Each new person in your department will develop at their own pace. This is a simple fact of human nature. That is why your mentor program needs to provide training for the mentors. This training should create an awareness of their role and provide them with interpersonal relationship skills as well as the communications skills necessary to share what they know.

Think of this as a sort of big brother/big sister type of operation. You need to develop mentors with the ability to meet new people, assess their skills and interests, and then develop a productive relationship with that new person. In this way you will be able to grow a whole new crop of firefighters for your department.

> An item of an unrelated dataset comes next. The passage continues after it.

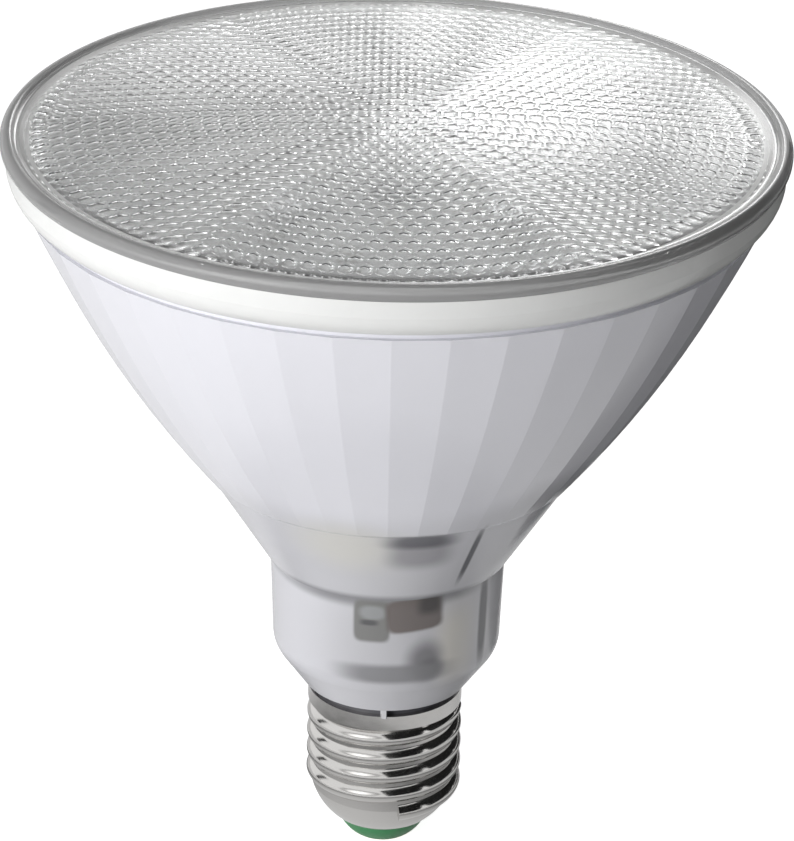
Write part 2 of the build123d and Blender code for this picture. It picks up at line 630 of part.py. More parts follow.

This should not be terribly difficult. However, I need to stress that the people in your mentorship program need to be willing volunteers. The last thing that you need is a disgruntled, angry person influencing your new members. Make requests for mentors, not demands.

Once you create this program, keep an eye out for those people who can naturally strike up a conversation with people. Some people are just comfortable in interacting with others. Once you have made a few selections, assess their skill levels and see if they have interest in helping others. You may be surprised at who steps up to the plate on this issue. Some people might not naturally volunteer, but would be pleased to be asked.

Anyway, do not leave the future of your fire department to chance. Decide today that you want to make a positive change in how you shape the development of your new personnel. Let me close with a simple thought. Perhaps you can improve the retention of veterans by creating opportunities for new friendships. I could be wrong, but the successes I have seen with programs like this tells me I am probably right.

Why not take the time to create a mentorship program in your fire department.